(Entries with model source code)

● ● ● ● ● ● ●

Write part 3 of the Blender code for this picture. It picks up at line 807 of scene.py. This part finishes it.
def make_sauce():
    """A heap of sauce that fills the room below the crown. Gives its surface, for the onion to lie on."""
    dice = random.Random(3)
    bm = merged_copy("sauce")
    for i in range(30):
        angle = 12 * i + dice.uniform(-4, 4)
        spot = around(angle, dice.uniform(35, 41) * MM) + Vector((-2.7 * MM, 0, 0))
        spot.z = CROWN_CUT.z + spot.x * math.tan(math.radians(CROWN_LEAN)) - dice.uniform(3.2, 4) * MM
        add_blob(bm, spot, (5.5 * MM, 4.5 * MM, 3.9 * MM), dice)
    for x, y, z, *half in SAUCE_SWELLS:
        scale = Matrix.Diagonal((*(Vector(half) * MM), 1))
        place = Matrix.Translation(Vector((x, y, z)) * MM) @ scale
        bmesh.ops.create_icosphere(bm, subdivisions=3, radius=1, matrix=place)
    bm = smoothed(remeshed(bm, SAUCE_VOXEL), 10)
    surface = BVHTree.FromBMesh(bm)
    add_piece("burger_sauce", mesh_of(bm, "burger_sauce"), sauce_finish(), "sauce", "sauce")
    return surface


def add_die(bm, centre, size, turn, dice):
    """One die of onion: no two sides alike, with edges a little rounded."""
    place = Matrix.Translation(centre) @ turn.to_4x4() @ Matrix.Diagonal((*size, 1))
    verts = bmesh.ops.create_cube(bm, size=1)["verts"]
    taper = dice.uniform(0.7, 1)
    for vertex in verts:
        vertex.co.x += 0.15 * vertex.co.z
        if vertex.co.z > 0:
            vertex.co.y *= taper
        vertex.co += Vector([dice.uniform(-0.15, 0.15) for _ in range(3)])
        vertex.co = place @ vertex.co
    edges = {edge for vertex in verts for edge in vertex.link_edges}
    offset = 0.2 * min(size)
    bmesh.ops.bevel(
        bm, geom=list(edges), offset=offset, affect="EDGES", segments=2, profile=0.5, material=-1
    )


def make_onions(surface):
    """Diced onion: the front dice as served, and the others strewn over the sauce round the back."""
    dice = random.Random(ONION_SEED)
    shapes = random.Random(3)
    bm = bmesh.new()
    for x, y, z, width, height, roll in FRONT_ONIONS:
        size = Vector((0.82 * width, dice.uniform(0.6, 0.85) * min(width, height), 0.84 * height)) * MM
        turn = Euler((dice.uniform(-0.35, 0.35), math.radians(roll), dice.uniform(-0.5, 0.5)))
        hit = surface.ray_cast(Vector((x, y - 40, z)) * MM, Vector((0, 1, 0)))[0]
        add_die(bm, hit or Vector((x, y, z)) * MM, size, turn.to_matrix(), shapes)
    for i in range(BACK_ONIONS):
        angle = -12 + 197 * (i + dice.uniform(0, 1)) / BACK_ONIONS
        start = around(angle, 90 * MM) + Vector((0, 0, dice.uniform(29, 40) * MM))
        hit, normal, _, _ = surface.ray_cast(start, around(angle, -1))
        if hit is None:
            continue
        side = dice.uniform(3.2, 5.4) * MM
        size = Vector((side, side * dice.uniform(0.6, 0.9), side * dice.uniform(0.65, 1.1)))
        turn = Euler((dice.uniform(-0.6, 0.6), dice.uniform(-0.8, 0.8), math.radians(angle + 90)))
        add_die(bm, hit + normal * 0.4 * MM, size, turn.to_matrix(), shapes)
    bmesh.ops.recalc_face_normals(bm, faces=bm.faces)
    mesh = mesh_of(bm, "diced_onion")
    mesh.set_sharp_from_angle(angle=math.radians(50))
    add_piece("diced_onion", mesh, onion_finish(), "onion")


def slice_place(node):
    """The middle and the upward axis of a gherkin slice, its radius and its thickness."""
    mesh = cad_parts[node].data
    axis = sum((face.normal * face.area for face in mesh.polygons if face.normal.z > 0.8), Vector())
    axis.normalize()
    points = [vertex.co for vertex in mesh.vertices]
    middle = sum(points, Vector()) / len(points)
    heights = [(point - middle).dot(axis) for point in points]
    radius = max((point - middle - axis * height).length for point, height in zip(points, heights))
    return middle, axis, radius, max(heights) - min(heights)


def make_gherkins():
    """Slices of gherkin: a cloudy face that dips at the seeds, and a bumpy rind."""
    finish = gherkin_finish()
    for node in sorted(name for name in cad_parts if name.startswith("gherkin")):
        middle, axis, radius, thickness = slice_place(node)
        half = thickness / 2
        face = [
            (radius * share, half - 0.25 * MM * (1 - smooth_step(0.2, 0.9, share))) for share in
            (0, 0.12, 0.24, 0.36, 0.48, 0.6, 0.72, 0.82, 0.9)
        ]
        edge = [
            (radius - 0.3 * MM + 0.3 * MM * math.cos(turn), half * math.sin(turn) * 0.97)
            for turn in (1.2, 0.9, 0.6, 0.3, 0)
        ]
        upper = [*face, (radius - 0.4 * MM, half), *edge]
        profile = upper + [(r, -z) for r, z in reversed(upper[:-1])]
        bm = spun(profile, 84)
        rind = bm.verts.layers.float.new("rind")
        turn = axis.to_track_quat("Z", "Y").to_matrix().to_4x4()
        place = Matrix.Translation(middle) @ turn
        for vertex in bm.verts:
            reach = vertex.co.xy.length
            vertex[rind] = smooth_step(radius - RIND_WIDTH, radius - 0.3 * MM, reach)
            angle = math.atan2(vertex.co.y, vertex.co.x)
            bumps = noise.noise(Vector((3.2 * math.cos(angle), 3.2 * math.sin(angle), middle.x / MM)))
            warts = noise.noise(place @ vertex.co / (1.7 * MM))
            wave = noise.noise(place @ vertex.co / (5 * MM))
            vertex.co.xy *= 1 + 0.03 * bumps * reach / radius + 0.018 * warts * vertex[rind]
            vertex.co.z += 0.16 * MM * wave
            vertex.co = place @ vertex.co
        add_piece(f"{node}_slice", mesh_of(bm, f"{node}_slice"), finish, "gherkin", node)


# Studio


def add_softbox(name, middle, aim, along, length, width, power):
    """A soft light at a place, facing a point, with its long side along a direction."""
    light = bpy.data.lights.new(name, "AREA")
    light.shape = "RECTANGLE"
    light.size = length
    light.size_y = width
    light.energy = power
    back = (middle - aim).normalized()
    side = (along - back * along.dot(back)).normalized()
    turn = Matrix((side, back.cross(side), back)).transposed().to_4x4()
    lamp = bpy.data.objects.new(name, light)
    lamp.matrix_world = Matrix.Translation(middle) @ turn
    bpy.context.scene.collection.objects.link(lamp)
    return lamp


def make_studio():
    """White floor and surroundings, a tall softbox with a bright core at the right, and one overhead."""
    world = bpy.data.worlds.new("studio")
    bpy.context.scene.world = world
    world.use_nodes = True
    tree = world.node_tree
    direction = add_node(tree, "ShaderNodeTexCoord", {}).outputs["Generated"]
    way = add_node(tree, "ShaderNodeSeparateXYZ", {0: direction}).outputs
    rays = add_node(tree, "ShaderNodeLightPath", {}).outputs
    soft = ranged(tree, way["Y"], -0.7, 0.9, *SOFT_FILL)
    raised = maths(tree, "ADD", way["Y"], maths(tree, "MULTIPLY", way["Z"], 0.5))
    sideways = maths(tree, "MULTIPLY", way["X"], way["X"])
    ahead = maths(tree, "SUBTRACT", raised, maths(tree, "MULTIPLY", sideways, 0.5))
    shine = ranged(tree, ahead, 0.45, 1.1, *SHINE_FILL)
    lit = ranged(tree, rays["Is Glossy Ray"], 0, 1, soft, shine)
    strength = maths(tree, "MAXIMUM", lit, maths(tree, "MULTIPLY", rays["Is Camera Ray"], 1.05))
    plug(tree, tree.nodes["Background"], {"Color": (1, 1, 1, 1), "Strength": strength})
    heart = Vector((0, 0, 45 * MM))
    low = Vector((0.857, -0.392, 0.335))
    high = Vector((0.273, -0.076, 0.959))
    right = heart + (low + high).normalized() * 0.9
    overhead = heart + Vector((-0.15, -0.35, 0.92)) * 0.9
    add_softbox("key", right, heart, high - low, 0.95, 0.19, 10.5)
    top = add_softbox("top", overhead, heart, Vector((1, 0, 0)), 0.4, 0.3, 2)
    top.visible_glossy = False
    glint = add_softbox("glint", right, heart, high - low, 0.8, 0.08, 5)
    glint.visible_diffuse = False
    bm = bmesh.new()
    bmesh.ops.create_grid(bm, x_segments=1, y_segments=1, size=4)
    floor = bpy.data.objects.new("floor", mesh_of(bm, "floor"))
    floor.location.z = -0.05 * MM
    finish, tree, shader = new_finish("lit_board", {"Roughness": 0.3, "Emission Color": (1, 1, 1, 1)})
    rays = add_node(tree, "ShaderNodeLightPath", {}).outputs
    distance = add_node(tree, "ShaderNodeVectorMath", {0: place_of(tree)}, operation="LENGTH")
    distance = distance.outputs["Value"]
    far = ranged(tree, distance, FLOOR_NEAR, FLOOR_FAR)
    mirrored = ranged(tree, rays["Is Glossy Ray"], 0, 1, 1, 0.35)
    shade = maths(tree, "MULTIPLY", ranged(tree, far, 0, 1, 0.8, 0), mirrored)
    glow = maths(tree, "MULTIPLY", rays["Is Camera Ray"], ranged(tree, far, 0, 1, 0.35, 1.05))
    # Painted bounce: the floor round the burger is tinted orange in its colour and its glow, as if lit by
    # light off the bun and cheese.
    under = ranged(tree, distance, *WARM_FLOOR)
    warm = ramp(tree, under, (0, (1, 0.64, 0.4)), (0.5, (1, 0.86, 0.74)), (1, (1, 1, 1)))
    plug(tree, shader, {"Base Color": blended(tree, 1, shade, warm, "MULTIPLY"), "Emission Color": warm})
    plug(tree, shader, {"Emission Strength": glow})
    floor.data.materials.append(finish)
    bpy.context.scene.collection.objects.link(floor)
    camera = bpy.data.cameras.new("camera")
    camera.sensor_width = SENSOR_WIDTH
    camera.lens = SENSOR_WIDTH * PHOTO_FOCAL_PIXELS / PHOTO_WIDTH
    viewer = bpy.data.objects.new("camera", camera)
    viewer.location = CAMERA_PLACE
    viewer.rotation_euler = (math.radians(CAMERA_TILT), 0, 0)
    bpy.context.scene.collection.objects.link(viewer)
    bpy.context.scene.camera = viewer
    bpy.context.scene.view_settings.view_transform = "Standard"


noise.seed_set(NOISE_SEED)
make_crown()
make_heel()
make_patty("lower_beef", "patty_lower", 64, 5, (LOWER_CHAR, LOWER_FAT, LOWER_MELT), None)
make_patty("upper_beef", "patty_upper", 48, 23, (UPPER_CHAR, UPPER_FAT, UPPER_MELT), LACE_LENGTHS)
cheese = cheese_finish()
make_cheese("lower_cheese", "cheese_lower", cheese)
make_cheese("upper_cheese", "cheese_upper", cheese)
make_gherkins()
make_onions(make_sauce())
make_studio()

● ● ● ● ● ● ●

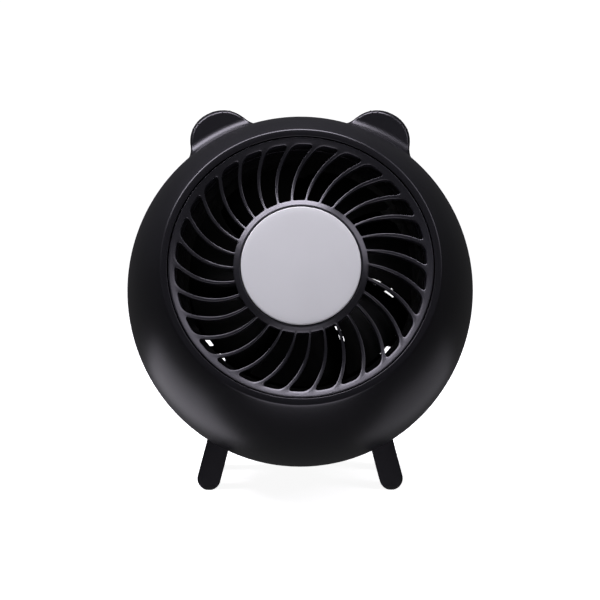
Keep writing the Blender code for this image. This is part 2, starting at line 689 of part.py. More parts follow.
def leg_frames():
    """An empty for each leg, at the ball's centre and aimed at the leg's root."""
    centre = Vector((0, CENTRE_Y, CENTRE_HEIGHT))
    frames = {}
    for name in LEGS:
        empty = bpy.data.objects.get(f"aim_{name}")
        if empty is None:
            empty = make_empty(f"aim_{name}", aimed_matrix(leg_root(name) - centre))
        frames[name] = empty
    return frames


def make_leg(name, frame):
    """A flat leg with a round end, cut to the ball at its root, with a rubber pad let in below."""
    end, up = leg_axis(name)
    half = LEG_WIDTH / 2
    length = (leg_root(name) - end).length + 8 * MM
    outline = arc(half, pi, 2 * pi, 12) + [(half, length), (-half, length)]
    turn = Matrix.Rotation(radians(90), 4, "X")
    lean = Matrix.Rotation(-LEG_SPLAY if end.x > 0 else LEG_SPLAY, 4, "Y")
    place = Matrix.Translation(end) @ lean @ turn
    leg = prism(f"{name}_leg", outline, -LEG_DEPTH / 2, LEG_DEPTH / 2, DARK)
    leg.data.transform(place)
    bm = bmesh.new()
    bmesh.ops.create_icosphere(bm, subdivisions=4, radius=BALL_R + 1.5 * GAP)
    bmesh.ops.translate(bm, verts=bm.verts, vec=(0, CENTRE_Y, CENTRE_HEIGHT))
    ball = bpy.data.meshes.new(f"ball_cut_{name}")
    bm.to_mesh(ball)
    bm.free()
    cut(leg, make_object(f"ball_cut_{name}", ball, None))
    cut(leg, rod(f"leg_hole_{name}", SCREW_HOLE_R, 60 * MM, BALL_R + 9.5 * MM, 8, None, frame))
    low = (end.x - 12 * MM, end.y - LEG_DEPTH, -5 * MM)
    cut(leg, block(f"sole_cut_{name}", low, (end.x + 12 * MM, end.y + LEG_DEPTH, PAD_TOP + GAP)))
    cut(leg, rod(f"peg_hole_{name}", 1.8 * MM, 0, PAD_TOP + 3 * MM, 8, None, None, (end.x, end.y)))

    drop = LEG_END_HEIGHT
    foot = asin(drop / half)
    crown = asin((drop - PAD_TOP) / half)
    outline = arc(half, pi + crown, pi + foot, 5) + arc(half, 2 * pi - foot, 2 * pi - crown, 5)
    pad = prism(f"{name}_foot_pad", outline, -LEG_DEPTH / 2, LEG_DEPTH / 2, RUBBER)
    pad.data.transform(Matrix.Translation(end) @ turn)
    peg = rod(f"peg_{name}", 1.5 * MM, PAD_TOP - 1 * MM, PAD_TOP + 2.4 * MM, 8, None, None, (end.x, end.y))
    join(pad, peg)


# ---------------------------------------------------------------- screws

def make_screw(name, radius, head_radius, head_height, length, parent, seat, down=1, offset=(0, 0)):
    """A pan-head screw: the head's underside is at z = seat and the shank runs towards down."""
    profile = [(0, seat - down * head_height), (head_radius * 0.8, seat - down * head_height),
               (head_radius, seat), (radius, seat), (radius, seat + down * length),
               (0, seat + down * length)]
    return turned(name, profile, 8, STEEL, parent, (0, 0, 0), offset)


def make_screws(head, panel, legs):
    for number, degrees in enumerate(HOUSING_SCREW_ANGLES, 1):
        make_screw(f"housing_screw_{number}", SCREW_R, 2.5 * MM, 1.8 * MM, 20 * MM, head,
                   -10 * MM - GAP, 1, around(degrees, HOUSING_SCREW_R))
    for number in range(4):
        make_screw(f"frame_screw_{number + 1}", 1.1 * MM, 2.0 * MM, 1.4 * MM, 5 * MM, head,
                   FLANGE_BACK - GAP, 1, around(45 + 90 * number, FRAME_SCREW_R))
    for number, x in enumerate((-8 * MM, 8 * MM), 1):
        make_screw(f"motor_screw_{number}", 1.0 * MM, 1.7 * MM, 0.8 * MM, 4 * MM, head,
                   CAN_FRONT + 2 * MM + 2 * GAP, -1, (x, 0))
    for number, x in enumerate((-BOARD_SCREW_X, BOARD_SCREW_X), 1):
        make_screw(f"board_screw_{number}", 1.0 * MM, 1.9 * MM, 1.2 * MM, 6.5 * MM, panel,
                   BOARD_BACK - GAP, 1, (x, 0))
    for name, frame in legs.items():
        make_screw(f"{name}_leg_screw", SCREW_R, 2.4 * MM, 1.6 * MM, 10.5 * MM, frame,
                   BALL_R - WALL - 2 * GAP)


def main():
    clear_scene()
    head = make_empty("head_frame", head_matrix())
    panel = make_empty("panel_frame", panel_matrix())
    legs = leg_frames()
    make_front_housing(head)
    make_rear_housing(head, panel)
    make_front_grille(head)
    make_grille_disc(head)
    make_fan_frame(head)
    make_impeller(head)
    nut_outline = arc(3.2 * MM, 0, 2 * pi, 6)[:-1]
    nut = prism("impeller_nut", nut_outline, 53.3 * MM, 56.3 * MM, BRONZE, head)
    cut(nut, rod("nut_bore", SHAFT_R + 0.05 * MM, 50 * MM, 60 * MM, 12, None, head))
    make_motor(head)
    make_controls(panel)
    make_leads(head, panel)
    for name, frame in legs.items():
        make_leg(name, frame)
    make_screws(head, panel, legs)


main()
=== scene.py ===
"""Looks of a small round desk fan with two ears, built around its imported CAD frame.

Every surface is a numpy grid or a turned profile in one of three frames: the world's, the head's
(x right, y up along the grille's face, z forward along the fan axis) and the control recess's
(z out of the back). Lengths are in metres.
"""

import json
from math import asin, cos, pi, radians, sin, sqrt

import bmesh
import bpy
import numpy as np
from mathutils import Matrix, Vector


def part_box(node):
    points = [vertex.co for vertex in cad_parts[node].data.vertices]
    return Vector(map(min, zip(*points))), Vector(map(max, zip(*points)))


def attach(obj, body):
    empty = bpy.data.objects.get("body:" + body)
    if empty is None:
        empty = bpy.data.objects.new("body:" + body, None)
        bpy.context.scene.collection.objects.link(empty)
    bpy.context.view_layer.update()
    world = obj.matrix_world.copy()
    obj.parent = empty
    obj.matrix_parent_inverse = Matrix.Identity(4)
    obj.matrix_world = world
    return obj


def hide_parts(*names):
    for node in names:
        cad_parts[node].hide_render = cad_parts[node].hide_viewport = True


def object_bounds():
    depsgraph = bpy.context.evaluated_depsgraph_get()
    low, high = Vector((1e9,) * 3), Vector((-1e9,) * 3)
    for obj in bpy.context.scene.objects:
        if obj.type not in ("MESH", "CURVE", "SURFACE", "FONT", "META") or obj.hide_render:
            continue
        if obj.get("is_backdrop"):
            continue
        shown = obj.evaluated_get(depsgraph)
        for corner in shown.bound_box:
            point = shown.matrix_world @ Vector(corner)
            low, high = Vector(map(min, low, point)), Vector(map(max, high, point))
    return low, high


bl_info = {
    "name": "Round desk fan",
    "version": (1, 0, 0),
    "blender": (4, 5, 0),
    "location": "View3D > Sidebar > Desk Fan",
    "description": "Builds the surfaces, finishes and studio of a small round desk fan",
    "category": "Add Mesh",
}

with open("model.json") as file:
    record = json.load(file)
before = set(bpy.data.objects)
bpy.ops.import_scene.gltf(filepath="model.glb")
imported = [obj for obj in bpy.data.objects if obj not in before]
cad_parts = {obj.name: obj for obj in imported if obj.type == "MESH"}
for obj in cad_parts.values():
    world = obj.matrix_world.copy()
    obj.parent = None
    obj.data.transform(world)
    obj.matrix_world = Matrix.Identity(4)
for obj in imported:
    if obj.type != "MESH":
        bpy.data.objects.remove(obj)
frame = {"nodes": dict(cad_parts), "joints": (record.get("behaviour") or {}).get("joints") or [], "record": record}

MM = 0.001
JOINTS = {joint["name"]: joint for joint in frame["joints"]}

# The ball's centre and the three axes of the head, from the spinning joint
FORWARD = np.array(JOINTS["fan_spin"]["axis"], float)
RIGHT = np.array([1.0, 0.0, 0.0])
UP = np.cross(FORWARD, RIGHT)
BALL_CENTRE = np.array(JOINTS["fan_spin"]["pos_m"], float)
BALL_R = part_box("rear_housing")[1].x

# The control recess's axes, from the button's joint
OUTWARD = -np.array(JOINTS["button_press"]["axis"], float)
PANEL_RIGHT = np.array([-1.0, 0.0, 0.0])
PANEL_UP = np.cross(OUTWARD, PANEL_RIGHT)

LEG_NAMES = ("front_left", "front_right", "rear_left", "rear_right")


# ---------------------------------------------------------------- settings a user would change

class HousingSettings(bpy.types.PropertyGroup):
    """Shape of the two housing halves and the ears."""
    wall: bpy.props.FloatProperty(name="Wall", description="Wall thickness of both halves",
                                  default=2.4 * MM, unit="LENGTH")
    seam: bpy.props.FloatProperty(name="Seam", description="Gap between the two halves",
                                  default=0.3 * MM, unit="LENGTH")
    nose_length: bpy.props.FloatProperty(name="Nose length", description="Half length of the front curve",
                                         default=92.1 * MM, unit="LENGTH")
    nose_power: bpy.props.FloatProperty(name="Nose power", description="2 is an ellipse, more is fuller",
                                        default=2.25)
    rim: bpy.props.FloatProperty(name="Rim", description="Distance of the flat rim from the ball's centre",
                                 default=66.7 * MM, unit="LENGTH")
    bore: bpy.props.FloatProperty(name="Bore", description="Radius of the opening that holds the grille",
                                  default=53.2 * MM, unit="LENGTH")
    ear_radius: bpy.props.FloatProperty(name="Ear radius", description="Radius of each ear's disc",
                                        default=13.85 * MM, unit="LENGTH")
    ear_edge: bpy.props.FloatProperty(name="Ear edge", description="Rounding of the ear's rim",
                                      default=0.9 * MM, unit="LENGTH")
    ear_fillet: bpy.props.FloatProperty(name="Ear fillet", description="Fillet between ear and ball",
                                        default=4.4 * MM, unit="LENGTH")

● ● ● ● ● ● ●

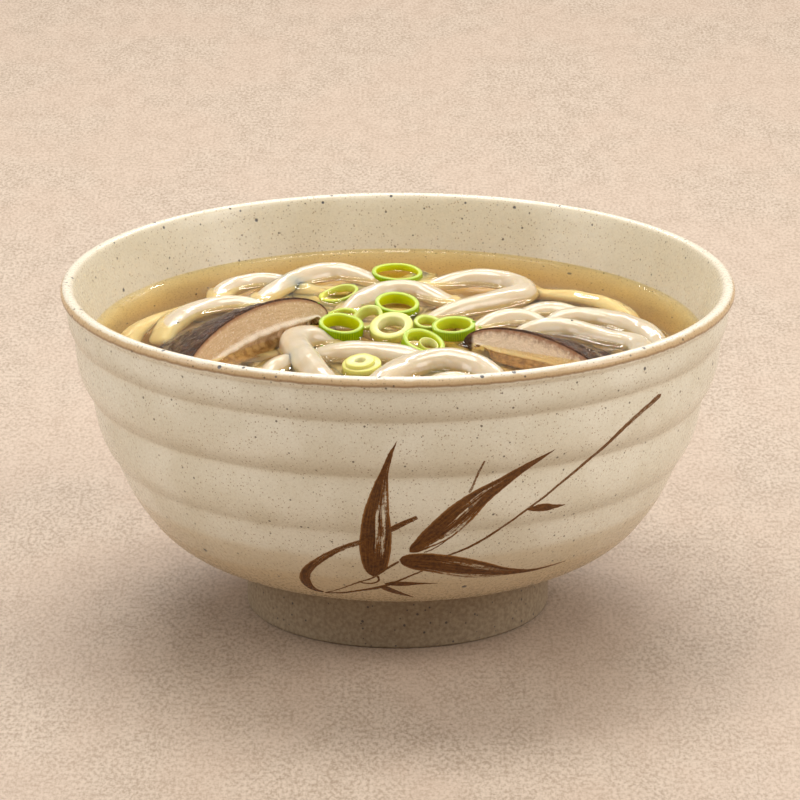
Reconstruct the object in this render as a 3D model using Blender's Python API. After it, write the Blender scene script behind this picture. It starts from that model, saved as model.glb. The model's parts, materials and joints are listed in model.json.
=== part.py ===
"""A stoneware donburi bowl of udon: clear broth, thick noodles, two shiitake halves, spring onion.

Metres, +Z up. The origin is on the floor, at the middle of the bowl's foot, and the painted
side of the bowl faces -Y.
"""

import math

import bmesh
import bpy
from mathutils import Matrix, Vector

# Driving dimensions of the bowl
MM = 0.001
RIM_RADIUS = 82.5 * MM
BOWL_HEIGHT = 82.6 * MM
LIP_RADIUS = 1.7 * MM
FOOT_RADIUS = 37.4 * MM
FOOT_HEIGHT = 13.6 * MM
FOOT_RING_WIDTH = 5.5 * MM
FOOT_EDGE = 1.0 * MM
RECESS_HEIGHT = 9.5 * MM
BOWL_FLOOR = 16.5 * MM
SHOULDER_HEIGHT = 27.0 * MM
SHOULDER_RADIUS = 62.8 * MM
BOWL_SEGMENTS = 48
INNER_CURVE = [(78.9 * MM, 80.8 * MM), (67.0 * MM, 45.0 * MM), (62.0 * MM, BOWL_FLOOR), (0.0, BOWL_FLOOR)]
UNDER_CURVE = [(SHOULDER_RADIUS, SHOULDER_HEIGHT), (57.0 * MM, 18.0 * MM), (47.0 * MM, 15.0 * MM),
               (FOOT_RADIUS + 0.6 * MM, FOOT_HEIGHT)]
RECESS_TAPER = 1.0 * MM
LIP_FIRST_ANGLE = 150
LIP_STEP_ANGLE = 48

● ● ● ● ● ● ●

● Instruction
Among the entries above, locate the lines containing "make_impeller(head)" and "shown = obj.evaluated_get(depsgraph)", and transcribe exactly those two lines and all lines between.

● Solution for this task
    make_impeller(head)
    nut_outline = arc(3.2 * MM, 0, 2 * pi, 6)[:-1]
    nut = prism("impeller_nut", nut_outline, 53.3 * MM, 56.3 * MM, BRONZE, head)
    cut(nut, rod("nut_bore", SHAFT_R + 0.05 * MM, 50 * MM, 60 * MM, 12, None, head))
    make_motor(head)
    make_controls(panel)
    make_leads(head, panel)
    for name, frame in legs.items():
        make_leg(name, frame)
    make_screws(head, panel, legs)


main()
=== scene.py ===
"""Looks of a small round desk fan with two ears, built around its imported CAD frame.

Every surface is a numpy grid or a turned profile in one of three frames: the world's, the head's
(x right, y up along the grille's face, z forward along the fan axis) and the control recess's
(z out of the back). Lengths are in metres.
"""

import json
from math import asin, cos, pi, radians, sin, sqrt

import bmesh
import bpy
import numpy as np
from mathutils import Matrix, Vector


def part_box(node):
    points = [vertex.co for vertex in cad_parts[node].data.vertices]
    return Vector(map(min, zip(*points))), Vector(map(max, zip(*points)))


def attach(obj, body):
    empty = bpy.data.objects.get("body:" + body)
    if empty is None:
        empty = bpy.data.objects.new("body:" + body, None)
        bpy.context.scene.collection.objects.link(empty)
    bpy.context.view_layer.update()
    world = obj.matrix_world.copy()
    obj.parent = empty
    obj.matrix_parent_inverse = Matrix.Identity(4)
    obj.matrix_world = world
    return obj


def hide_parts(*names):
    for node in names:
        cad_parts[node].hide_render = cad_parts[node].hide_viewport = True


def object_bounds():
    depsgraph = bpy.context.evaluated_depsgraph_get()
    low, high = Vector((1e9,) * 3), Vector((-1e9,) * 3)
    for obj in bpy.context.scene.objects:
        if obj.type not in ("MESH", "CURVE", "SURFACE", "FONT", "META") or obj.hide_render:
            continue
        if obj.get("is_backdrop"):
            continue
        shown = obj.evaluated_get(depsgraph)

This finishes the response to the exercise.